As far as non-tenure-track faculty members go, I’ve never seen a better one. He had served the department for over 10 years, from contract to contract, voluntarily doing work that was often beyond what he was being compensated for. He had been an integral, stabilizing force in our writing program for years before I, the young, upstart, tenure-track faculty member, had ever even applied for my own position. He was a model of how hard many term faculty members work in exchange for relatively little, and certainly too little, recognition and compensation.

So why was he worried that someone might resent him for pursuing a new opportunity?

I think that one particularly insidious byproduct of today’s cutthroat and underfunded academic job market is that people begin to feel beholden to their departments and employing institutions. Nobody should ever swear fealty to an employer, at least not in our line of work. And when I write "our" I mean faculty in both the non-tenure-track and the tenure-track ranks, for despite our different statuses and compensation, in our classrooms we are working on the same mission.

A junior faculty member who is fortunate enough to win a competitive appointment does not "owe" anything to her employer. She can continue to pursue other opportunities.

I've heard some senior faculty members express a concern that some junior faculty members go on the job market too often, and worry that this may hurt a young scholar’s stock or reduce their credibility on the job market. I feel this is an unwarranted fear.

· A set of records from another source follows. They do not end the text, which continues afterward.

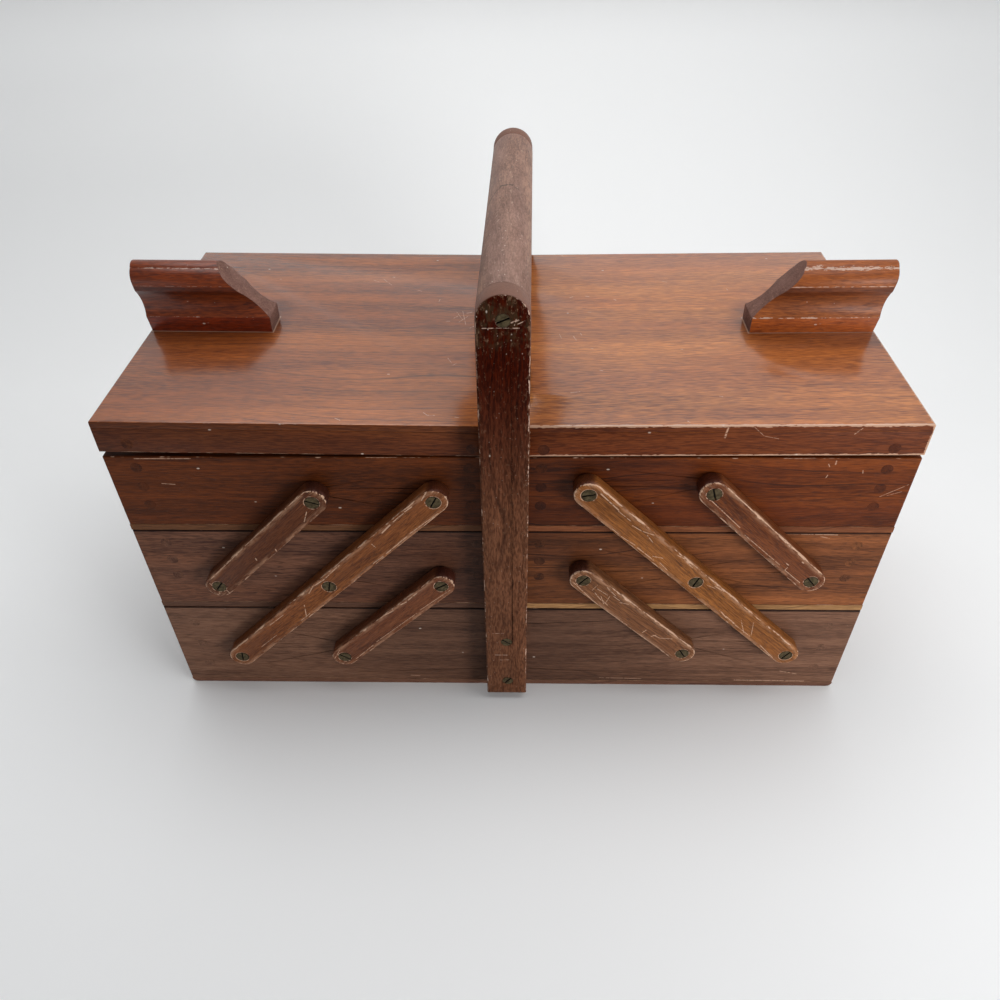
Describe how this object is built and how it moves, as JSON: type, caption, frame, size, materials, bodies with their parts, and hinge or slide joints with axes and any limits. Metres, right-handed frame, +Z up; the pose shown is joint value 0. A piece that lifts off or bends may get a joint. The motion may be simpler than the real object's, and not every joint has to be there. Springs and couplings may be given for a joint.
{
  "type": "sewing carrier",
  "caption": "Wooden cantilever sewing carrier: a base, swinging stacked trays on arms, two hinged lids with moulded pulls, and a fixed carrying handle.",
  "frame": {"origin": "middle of the base's underside, on the surface it stands on", "axes": "+X along the length, front long side facing -Y, +Z up"},
  "size_m": [0.4388, 0.2326, 0.2925],
  "materials": {
    "board_walnut": "dark reddish walnut, worn satin varnish",
    "lid_panel": "walnut veneer, satin, lighter than the boards",
    "lid_rail": "dark reddish walnut, satin",
    "plywood": "stained plywood with a paler edge",
    "arm_walnut": "walnut with rubbed, pale edges",
    "post_walnut": "dark walnut, scuffed",
    "bar_walnut": "worn matt from handling",
    "pull_walnut": "reddish, glossy varnish",
    "screw_brass": "tarnished, dark slots",
    "hinge_brass": "dull"
  },
  "bodies": {
    "base": {"base_bottom": "plywood", "base_front_board": "board_walnut", "base_left_end": "board_walnut", "base_rear_board": "board_walnut", "base_right_end": "board_walnut", "base_screws": "screw_brass", "front_post": "post_walnut", "handle_bar": "bar_walnut", "rear_post": "post_walnut"},
    "left_long_arm_front": {"left_long_arm_front": "arm_walnut"},
    "left_long_arm_rear": {"left_long_arm_rear": "arm_walnut"},
    "left_lower_arm_front": {"left_lower_arm_front": "arm_walnut"},
    "left_lower_arm_rear": {"left_lower_arm_rear": "arm_walnut"},
    "left_upper_arm_front": {"left_upper_arm_front": "arm_walnut"},
    "left_upper_arm_rear": {"left_upper_arm_rear": "arm_walnut"},
    "left_mid_tray": {"left_mid_bottom": "plywood", "left_mid_front_board": "board_walnut", "left_mid_left_end": "board_walnut", "left_mid_rear_board": "board_walnut", "left_mid_right_end": "board_walnut", "left_mid_screws": "screw_brass"},
    "left_top_tray": {"left_top_bottom": "plywood", "left_top_front_board": "board_walnut", "left_top_left_end": "board_walnut", "left_top_rear_board": "board_walnut", "left_top_right_end": "board_walnut", "left_top_screws": "screw_brass", "left_hinge_rail": "board_walnut", "left_fixed_leaves": "hinge_brass"},
    "left_lid": {"left_lid_end_rails": "lid_rail", "left_lid_hinge_leaves": "hinge_brass", "left_lid_long_rails": "lid_rail", "left_lid_panel": "lid_panel", "left_lid_pull": "pull_walnut"},
    "right_long_arm_front": {"right_long_arm_front": "arm_walnut"},
    "right_long_arm_rear": {"right_long_arm_rear": "arm_walnut"},
    "right_lower_arm_front": {"right_lower_arm_front": "arm_walnut"},
    "right_lower_arm_rear": {"right_lower_arm_rear": "arm_walnut"},
    "right_upper_arm_front": {"right_upper_arm_front": "arm_walnut"},
    "right_upper_arm_rear": {"right_upper_arm_rear": "arm_walnut"},
    "right_mid_tray": {"right_mid_bottom": "plywood", "right_mid_front_board": "board_walnut", "right_mid_left_end": "board_walnut", "right_mid_rear_board": "board_walnut", "right_mid_right_end": "board_walnut", "right_mid_screws": "screw_brass"},
    "right_top_tray": {"right_top_bottom": "plywood", "right_top_front_board": "board_walnut", "right_top_left_end": "board_walnut", "right_top_rear_board": "board_walnut", "right_top_right_end": "board_walnut", "right_top_screws": "screw_brass", "right_hinge_rail": "board_walnut", "right_fixed_leaves": "hinge_brass"},
    "right_lid": {"right_lid_end_rails": "lid_rail", "right_lid_hinge_leaves": "hinge_brass", "right_lid_long_rails": "lid_rail", "right_lid_panel": "lid_panel", "right_lid_pull": "pull_walnut"}
  },
  "joints": [
    {"name": "left_long_arm_front_swing", "type": "hinge", "parent": "base", "child": "left_long_arm_front", "pos_m": [-0.1709, -0.10375, 0.0378], "axis": [0, -1, 0], "range_deg": [0, 90]},
    {"name": "left_long_arm_rear_swing", "type": "hinge", "parent": "base", "child": "left_long_arm_rear", "pos_m": [-0.1709, 0.10375, 0.0378], "axis": [0, -1, 0], "range_deg": [0, 90]},
    {"name": "left_lower_arm_front_swing", "type": "hinge", "parent": "base", "child": "left_lower_arm_front", "pos_m": [-0.1049, -0.10375, 0.0384], "axis": [0, -1, 0], "range_deg": [0, 90]},
    {"name": "left_lower_arm_rear_swing", "type": "hinge", "parent": "base", "child": "left_lower_arm_rear", "pos_m": [-0.1049, 0.10375, 0.0384], "axis": [0, -1, 0], "range_deg": [0, 90]},
    {"name": "left_mid_tray_pivot", "type": "hinge", "parent": "left_long_arm_front", "child": "left_mid_tray", "pos_m": [-0.1054, -0.10375, 0.1033], "axis": [0, -1, 0], "range_deg": [-90, 0]},
    {"name": "left_top_tray_pivot", "type": "hinge", "parent": "left_long_arm_front", "child": "left_top_tray", "pos_m": [-0.0399, -0.10375, 0.1688], "axis": [0, -1, 0], "range_deg": [-90, 0]},
    {"name": "left_lid_hinge", "type": "hinge", "parent": "left_top_tray", "child": "left_lid", "pos_m": [-0.01, 0, 0.214], "axis": [0, 1, 0], "range_deg": [0, 78]},
    {"name": "right_long_arm_front_swing", "type": "hinge", "parent": "base", "child": "right_long_arm_front", "pos_m": [0.1738, -0.10375, 0.043], "axis": [0, 1, 0], "range_deg": [0, 90]},
    {"name": "right_long_arm_rear_swing", "type": "hinge", "parent": "base", "child": "right_long_arm_rear", "pos_m": [0.1738, 0.10375, 0.043], "axis": [0, 1, 0], "range_deg": [0, 90]},
    {"name": "right_lower_arm_front_swing", "type": "hinge", "parent": "base", "child": "right_lower_arm_front", "pos_m": [0.1089, -0.10375, 0.044], "axis": [0, 1, 0], "range_deg": [0, 90]},
    {"name": "right_lower_arm_rear_swing", "type": "hinge", "parent": "base", "child": "right_lower_arm_rear", "pos_m": [0.1089, 0.10375, 0.044], "axis": [0, 1, 0], "range_deg": [0, 90]},
    {"name": "right_mid_tray_pivot", "type": "hinge", "parent": "right_long_arm_front", "child": "right_mid_tray", "pos_m": [0.1083, -0.10375, 0.1085], "axis": [0, 1, 0], "range_deg": [-90, 0]},
    {"name": "right_top_tray_pivot", "type": "hinge", "parent": "right_long_arm_front", "child": "right_top_tray", "pos_m": [0.0428, -0.10375, 0.174], "axis": [0, 1, 0], "range_deg": [-90, 0]},
    {"name": "right_lid_hinge", "type": "hinge", "parent": "right_top_tray", "child": "right_lid", "pos_m": [0.01, 0, 0.214], "axis": [0, -1, 0], "range_deg": [0, 78]},
    {"name": "left_upper_arm_front_swing", "type": "hinge", "parent": "left_mid_tray", "child": "left_upper_arm_front", "pos_m": [-0.1707, -0.10375, 0.1028], "axis": [0, -1, 0], "range_deg": [0, 90]},
    {"name": "left_upper_arm_rear_swing", "type": "hinge", "parent": "left_mid_tray", "child": "left_upper_arm_rear", "pos_m": [-0.1707, 0.10375, 0.1028], "axis": [0, -1, 0], "range_deg": [0, 90]},
    {"name": "right_upper_arm_front_swing", "type": "hinge", "parent": "right_mid_tray", "child": "right_upper_arm_front", "pos_m": [0.1741, -0.10375, 0.1095], "axis": [0, 1, 0], "range_deg": [0, 90]},
    {"name": "right_upper_arm_rear_swing", "type": "hinge", "parent": "right_mid_tray", "child": "right_upper_arm_rear", "pos_m": [0.1741, 0.10375, 0.1095], "axis": [0, 1, 0], "range_deg": [0, 90]}
  ],
  "couplings": [
    {"joint": "left_long_arm_rear_swing", "follows": "left_long_arm_front_swing", "ratio": 1},
    {"joint": "left_lower_arm_front_swing", "follows": "left_long_arm_front_swing", "ratio": 1},
    {"joint": "left_lower_arm_rear_swing", "follows": "left_long_arm_front_swing", "ratio": 1},
    {"joint": "left_upper_arm_front_swing", "follows": "left_long_arm_front_swing", "ratio": 1},
    {"joint": "left_upper_arm_rear_swing", "follows": "left_long_arm_front_swing", "ratio": 1},
    {"joint": "left_mid_tray_pivot", "follows": "left_long_arm_front_swing", "ratio": -1},
    {"joint": "left_top_tray_pivot", "follows": "left_long_arm_front_swing", "ratio": -1},
    {"joint": "right_long_arm_rear_swing", "follows": "right_long_arm_front_swing", "ratio": 1},
    {"joint": "right_lower_arm_front_swing", "follows": "right_long_arm_front_swing", "ratio": 1},
    {"joint": "right_lower_arm_rear_swing", "follows": "right_long_arm_front_swing", "ratio": 1},
    {"joint": "right_upper_arm_front_swing", "follows": "right_long_arm_front_swing", "ratio": 1},
    {"joint": "right_upper_arm_rear_swing", "follows": "right_long_arm_front_swing", "ratio": 1},
    {"joint": "right_mid_tray_pivot", "follows": "right_long_arm_front_swing", "ratio": -1},
    {"joint": "right_top_tray_pivot", "follows": "right_long_arm_front_swing", "ratio": -1}
  ]
}
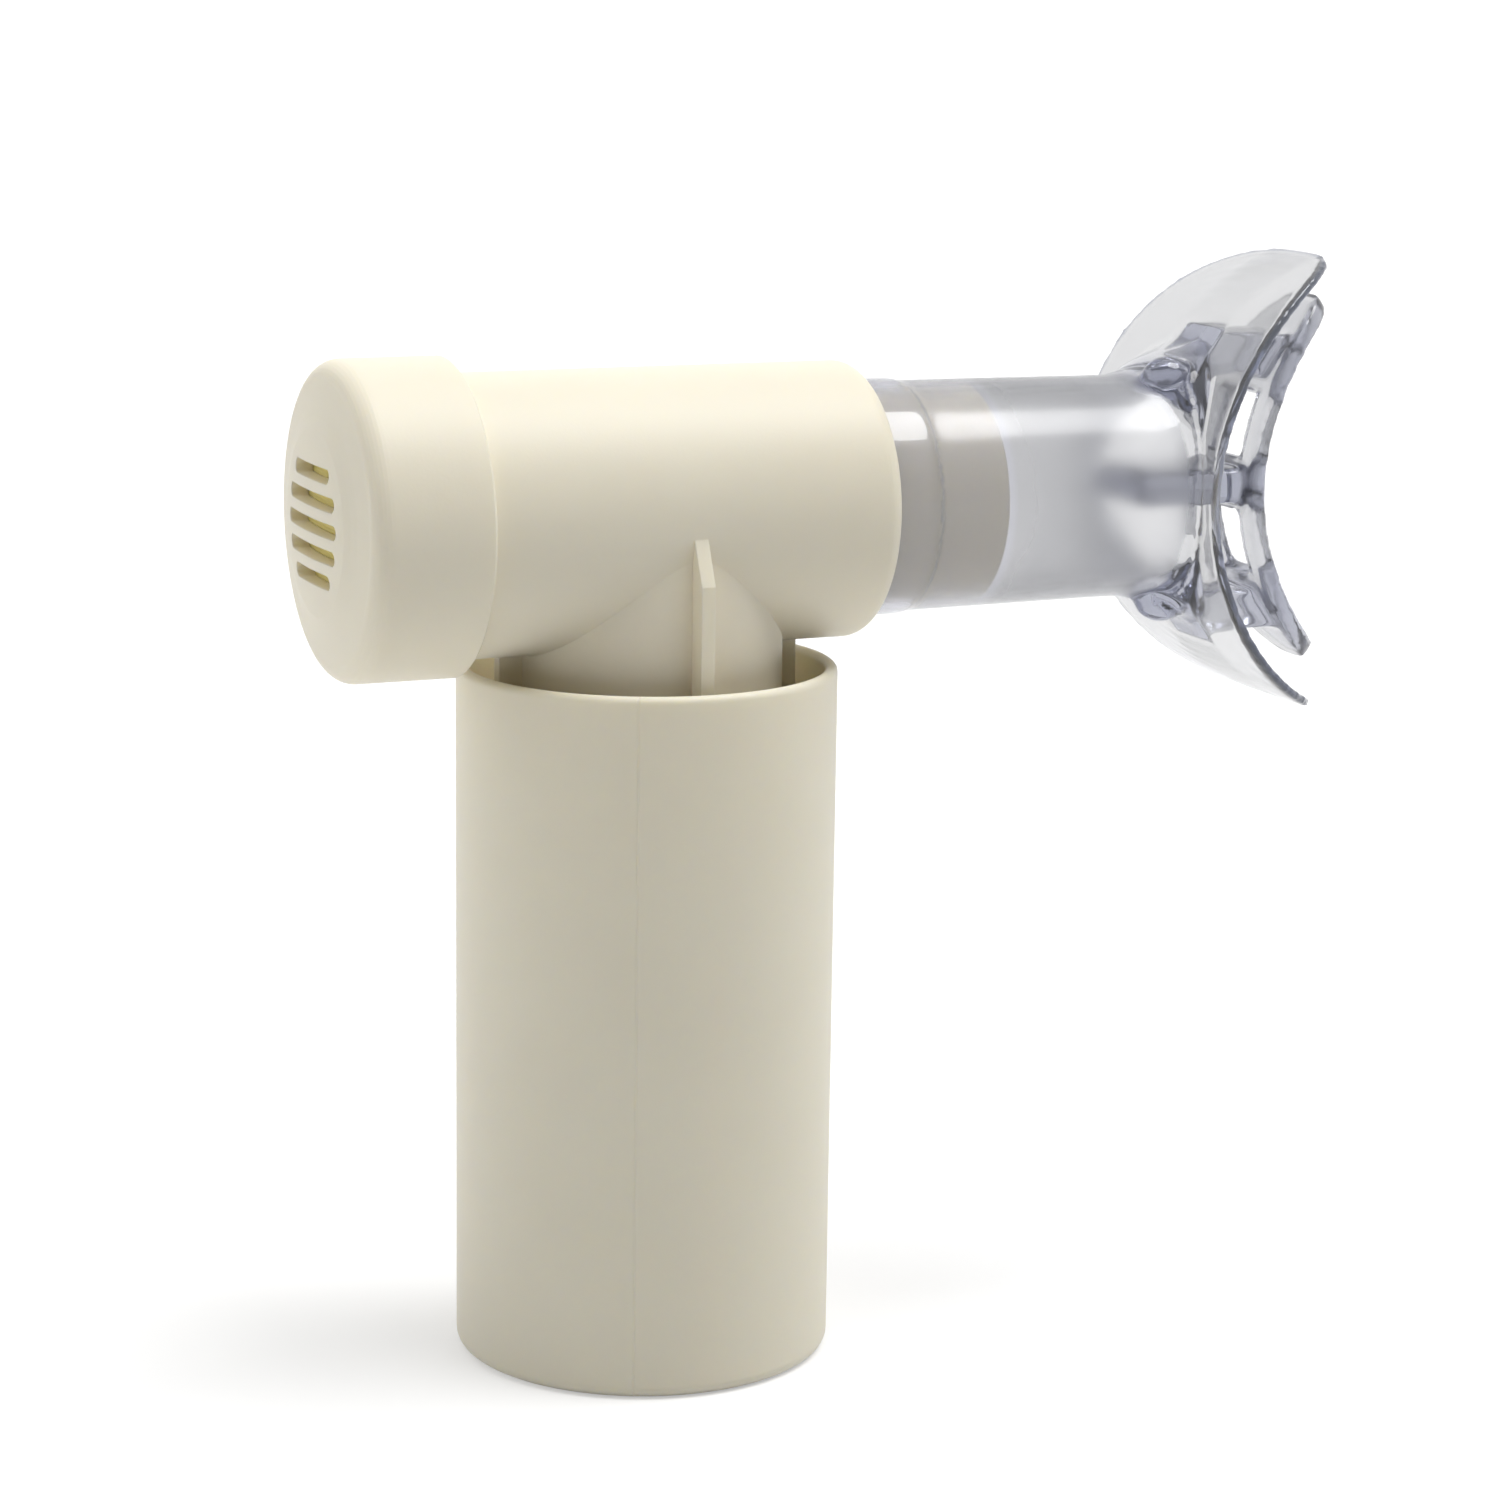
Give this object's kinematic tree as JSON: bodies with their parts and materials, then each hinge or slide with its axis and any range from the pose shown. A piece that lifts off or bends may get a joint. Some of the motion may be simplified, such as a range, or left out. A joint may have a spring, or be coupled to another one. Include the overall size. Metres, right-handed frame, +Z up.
{
  "type": "breathing trainer",
  "caption": "Hand-held breathing muscle trainer: vented head on a push-on handle cover, clear bite mouthpiece, spring-loaded inhale valve with a load knob inside.",
  "frame": {"origin": "centre of the flat base of the handle cover, on the surface that it stands on", "axes": "+Z up along the stem and the handle cover, +X along the head towards the mouthpiece, +Y across the head"},
  "size_m": [0.1399, 0.048, 0.1388],
  "materials": {
    "ivory_plastic": "fine matte moulded",
    "yellowed_plastic": "matte moulded",
    "clear_plastic": "clear, soft and glossy",
    "grey_plastic": "satin moulded",
    "slate_plastic": "satin moulded",
    "pointer_plastic": "gloss moulded",
    "scale_white": "printed strip",
    "valve_rubber": "translucent silicone",
    "steel": "turned",
    "spring_steel": "drawn wire"
  },
  "bodies": {
    "body": {"main_body": "ivory_plastic", "vent_cap": "ivory_plastic", "vent_screen": "yellowed_plastic", "exhale_valve_plate": "yellowed_plastic", "flap_retainer": "grey_plastic", "inhale_valve_seat": "grey_plastic", "seat_gasket": "valve_rubber", "spring_washer": "steel", "load_spring": "spring_steel", "scale_cage": "ivory_plastic", "scale_strip": "scale_white", "spindle_bush": "grey_plastic"},
    "cover": {"handle_cover": "ivory_plastic"},
    "mouth": {"mouthpiece": "clear_plastic"},
    "flap": {"exhale_flap": "valve_rubber"},
    "poppet": {"inhale_poppet": "grey_plastic", "poppet_seal": "valve_rubber"},
    "spindle": {"spindle": "steel", "spindle_clip": "steel", "tension_knob": "slate_plastic", "knob_screw": "steel"},
    "nut": {"load_nut": "slate_plastic", "load_pointer": "pointer_plastic"}
  },
  "joints": [
    {"name": "cover_slide", "type": "slide", "parent": "body", "child": "cover", "axis": [0, 0, -1], "range_m": [0, 0.095]},
    {"name": "mouthpiece_turn", "type": "hinge", "parent": "body", "child": "mouth", "pos_m": [0, 0, 0.10855], "axis": [1, 0, 0], "continuous": true},
    {"name": "exhale_lift", "type": "slide", "parent": "body", "child": "flap", "axis": [-1, 0, 0], "range_m": [0, 0.0015], "stiffness_N_per_m": 20, "springref_m": -0.0005},
    {"name": "valve_lift", "type": "slide", "parent": "body", "child": "poppet", "axis": [0, 0, 1], "range_m": [0, 0.003], "stiffness_N_per_m": 160, "springref_m": -0.003},
    {"name": "knob_turn", "type": "hinge", "parent": "poppet", "child": "spindle", "pos_m": [0, 0, 0.011], "axis": [0, 0, 1], "range_deg": [0, 3240]},
    {"name": "load_rise", "type": "slide", "parent": "poppet", "child": "nut", "axis": [0, 0, 1], "range_m": [0, 0.0225], "deforming": ["load_spring"]}
  ],
  "couplings": [
    {"joint": "load_rise", "follows": "knob_turn", "m_per_rad": 0.00039789}
  ]
}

I not only think it’s all right for untenured (but tenure-track) faculty members to go on the market even after they’ve secured an appointment, but I think it’s prudent. Why should such a person make a de facto commitment to an institution, for any period of time, before that institution makes the commitment of tenure to the faculty member? And the junior scholars I know with the best jobs are ones who are not only excellent scholars, but who have been aggressive about seeking out better and better positions.

Healthy departments and wise colleagues understand that we have responsibilities to ourselves and to our families to pursue the best opportunities available, and to define "best" for ourselves. That responsibility to self and family, as far as I’m concerned, ultimately trumps our responsibilities to our departments and universities. But I think it speaks well of our profession that so many of us do feel a sense of stewardship and responsibility toward our departments, universities, and most of all, our students.

And it should go without saying that educators in poorly compensated, insecure term positions should seek out every available opportunity, and shouldn’t be resented by their current employers or colleagues for doing so.

When we spoke in my office, my colleague’s situation was a little different. He was shifting gears, transitioning from a not-very-secure teaching position to a more permanent position with better pay and much more job security. He was, by applying for the job, making a smart decision, putting himself in a better position to advance his own career. My department (because of systemic restrictions placed upon us) was unable to offer him that security or compensation, and so he was wise to pursue both elsewhere, and lucky to find both in a job that I think he will find fulfilling, and that I know he will be good at.

Notice, I don’t contend that everyone deserves to advance. Whether or not someone advances in their career should be determined by performance. But — and many people more eloquent than I are trying to make this same point these days — everyone deserves the opportunity to advance. Unfortunately, the current American academic system is frighteningly and shamefully reliant on undercompensated, overworked laborers with only part-time or short-term contracts. This is an especially acute problem in my own discipline, where cadres of adjuncts and term faculty are employed because nearly every student has to take a writing class at some point, because the work of teaching students how to write is labor-intensive compared to teaching other subjects, and because teaching writing has historically not been valued within our nation’s academic culture.

I think there is still a tendency, especially among the tenured and tenure-track ranks, to view the problems short-term faculty face as someone else’s problem, and not as their own problem. But the problems term faculty face will ripple into our lives as well. The labor of term faculty directly subsidizes the labor of tenured and tenure-track faculty. The relationship is direct. We are all riding the same sinking ship.

And advancement may not mean simply earning more money. We certainly shouldn’t begrudge our colleagues who seek new positions in order to better provide for themselves or their families. But neither should we begrudge our colleagues who seek new opportunities for other reasons, to move closer to family, to find an employer more in line with their own values or educational priorities.

As for my colleague, he got the job. And I’m proud of how supportive my department has been of his pursuit of a new endeavor. My department will miss him. Luckily my university won’t have to.